All this is not to say that the NEA had widespread popularity before 1989, or that it was paying adequate attention to politics and grassroots support. Margaret Wyszomirski has argued forcefully that political accountability is a fact of life for arts funders, and that even granted the importance of artistic freedom, this inevitably means that agencies cannot deviate too far from the cultural and moral norms of their communities.43 NASAA notes that the attacks of the 1990s have caused state agencies to be better prepared to articulate their accomplishments and answer questions from legislators.44

Roberto Bedoya, former director of the National Association of Artists' Organizations, adds that the whole issue of accountability is a "two-way street." Just as society expects artists, especially those who receive public funds, to be accountable, so artists "make a claim upon society, such as a claim for inclusion, that asks society to acknowledge a group like gays and lesbians, or art that asks us to address a societal problem such as racism - claims that are controversial because they challenge social systems."45

State and Local Arts Funding

The Growth of State and Local Agencies

A number of state and local arts agencies existed long before the NEA. Utah is often credited with creating the first state agency, in 1899.46 Minnesota began a State Arts Society in 1903,47 and the New York State Council on the Arts says it was the "first agency of its kind in the nation" when it was established on a temporary basis in 1960.48 Washington followed in 1961; South Carolina in 1962.49

In the decade after the creation of the NEA, every state that did not already have an arts council established one in order to receive and disburse the federal block grants that were an integral part of the NEA law. Eventually, the District of Columbia, Puerto Rico, Samoa, Guam, the Northern Mariana Islands, and the U.S. Virgin Islands also created arts councils. As these agencies grew, they began to challenge the Endowment's control, "demanding more flexible guidelines for the funds they regranted, more influence in developing guidelines, and symbolic acceptance as partners, rather than subordinates, in the policy process."50

A community arts movement was also growing. With roots in the 1940s and arts councils starting at about the same time in Winston-Salem, North Carolina, Canon City, Colorado, and Quincy, Illinois, by the mid-50s the movement boasted about 55 community agencies. By 1967, the number had grown to 450, of which 70 employed paid staff.51 State and federal funding stimulated further growth, until by the late 1990s, there were more than 3,000 city and county arts councils, about 1/4 of which were agencies of local government, with the remainder organized as private nonprofits. Today, the local councils vary greatly in size and activity level - some sponsor cultural programs of their own, provide assistance to artists, operate exhibit spaces, and publish calendars and newsletters, as well as giving out grants.52

Expenditures by state and local arts agencies dwarfed the relatively small budget of the NEA even before Congress began shrinking the Endowment.53 Despite arts funding controversies in the 1990s, state agencies managed to increase their budgets overall, from $211 million in 1992 to $447 million in 2001. They have done so by emphasizing the role of the arts in education, in helping "at risk" youth, and in stimulating economic development, tourism, and community life.54 Although by 2003 several state agencies were facing severe budget cuts, these were due to worsening economic times rather than controversies over funded art.55

This hardly means, however, that state and local agencies are immune from political attack. Four incidents, detailed below, provide insight into the dynamics of local arts funding controversies.

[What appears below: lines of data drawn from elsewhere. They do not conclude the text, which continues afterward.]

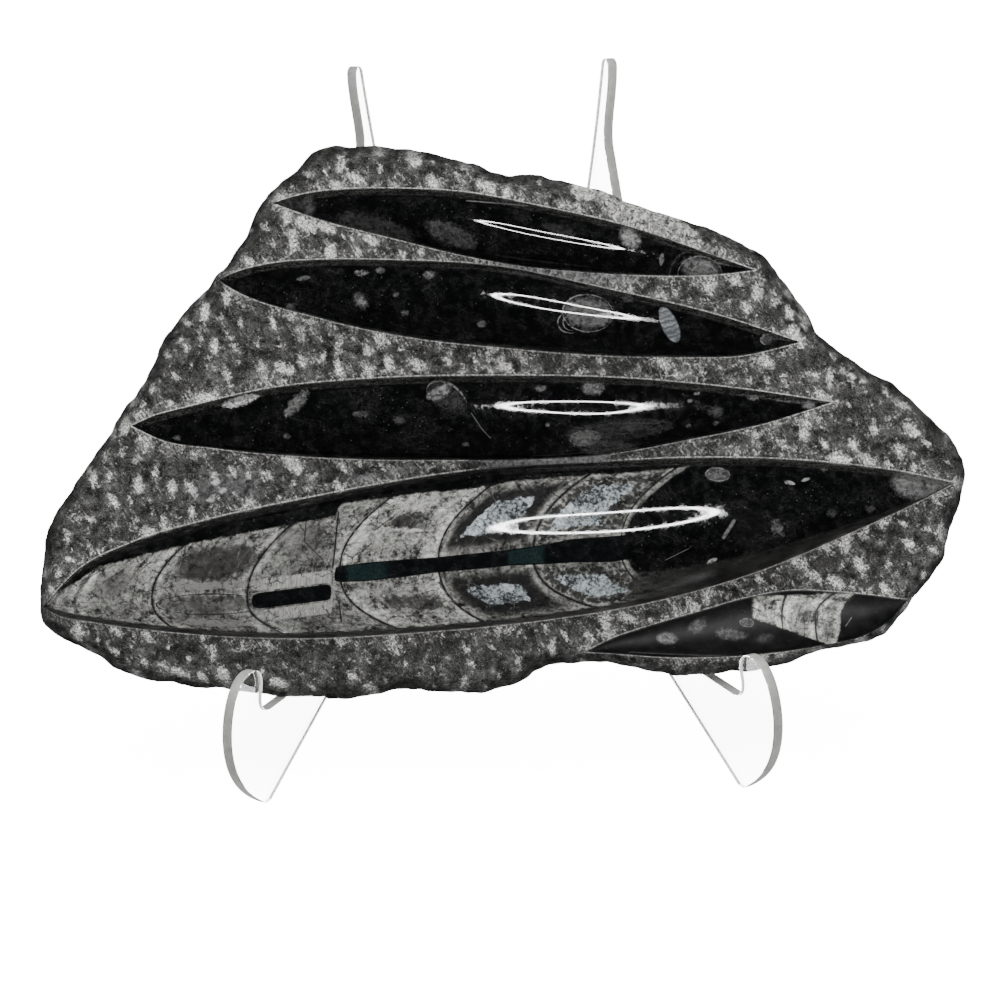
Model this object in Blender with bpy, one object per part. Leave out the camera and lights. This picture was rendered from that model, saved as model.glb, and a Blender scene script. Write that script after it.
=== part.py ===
# A carved orthoceras fossil slab leaning in a folded clear acrylic easel.
# Lengths in the driving values are millimetres; the meshes are in metres, +Z up, face towards -Y.
# The origin is the middle of the bounding box's floor.

import math

import bpy
import numpy as np
from mathutils.geometry import delaunay_2d_cdt

MM = 0.001
SEED = 7

# ---- how the slab stands ----
LEAN_DEG = 17.0  # the slab's face from vertical
FACE_CENTRE = (0.0, 23.9, 93.6)  # where the face's own (0, 0) stands, before the final centring
GAP = 0.3  # kept between touching pieces

# ---- the slab ----
SLAB_THICKNESS = 18.0  # tooled ground to sawn back
RIM_WIDTH = 4.4
RIM_DROP = 5.0
RIM_ROUGHNESS = 0.8
SIDE_STEP = 4.4  # longest run between points of the broken edge
GROUND_STEP = 3.1  # between chisel points
GROUND_CLEARANCE = 1.7  # chisel points stay this far from a carved form
CHISEL_LOW, CHISEL_HIGH = -0.9, 0.35
SADDLE = {"centre": (10.0, -3.7), "reach": (24.0, 3.4), "height": 1.8}  # where forms 3 and 4 meet

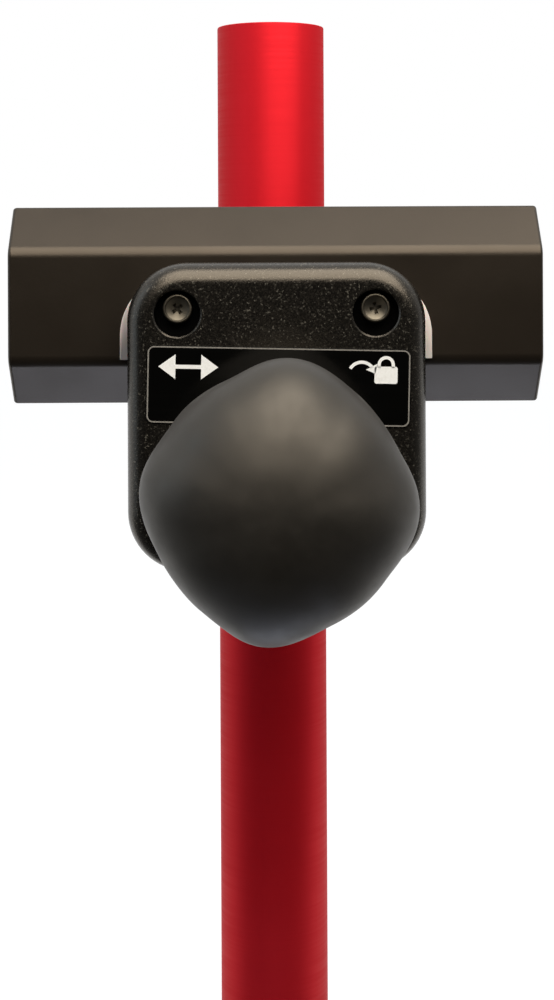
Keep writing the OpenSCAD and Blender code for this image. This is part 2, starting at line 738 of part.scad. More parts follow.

Four Controversies of the 1990s

     Cobb County, Georgia

In July 1993, the Theatre in the Square in Marietta, Cobb County, Georgia (just outside Atlanta), staged a production of Terrence McNally's play Lips Together, Teeth Apart, which centers around two straight couples spending a Fourth of July weekend at the vacation home of a friend whose gay brother has just died of AIDS. The theater received $41,000 annually in county funds. Homophobic complaints from constituents were compounded when the Theatre in the Square also presented David Henry Hwang's M. Butterfly. In late July, County Commissioner Gordon Wysong proposed a resolution stating that "the traditional family structure" is Cobb County's community standard; that "lifestyles advocated by the gay community should not be endorsed by government policy makers"; and that no activities would be funded which violate "existing community standards." Along with this was a proposed amendment to the County Code deleting a guarantee of artistic freedom and replacing it with a statement that arts funds "should be expended primarily on programming which advances and supports strong community, family-oriented standards."56

The American Civil Liberties Union and People for the American Way wrote letters of protest to Cobb officials, pointing out that the resolution, with its explicitly homophobic criterion for grants, was a clear example of unconstitutional "viewpoint discrimination" in arts funding. Shortly afterward, the commission eliminated the county's entire $110,000 budget for arts grants. Nine organizations lost funding, including the Cobb Children's Theater, Cobb Youth Chorus, and Cobb Symphony Orchestra. Local businesses and gay rights groups organized protests, including a boycott of Cobb's new convention center, but the arts community was less unified in its response. As The Nation magazine reported: "while Cobb County's embattled gay and lesbian community organized a vigorous campaign in response to the resolutions, no such consensus exists in the arts community."57

Although Cobb County today does support cultural programming through three arts centers and a theater, it has not reinstated arts grants.58 The events in Cobb County were a dramatic reminder of the fact that whatever artistic integrity, good public policy, or the First Amendment may require in the context of arts funding, the legislature that controls the purse strings can eliminate grant-making entirely if the arts do not have sufficient political support.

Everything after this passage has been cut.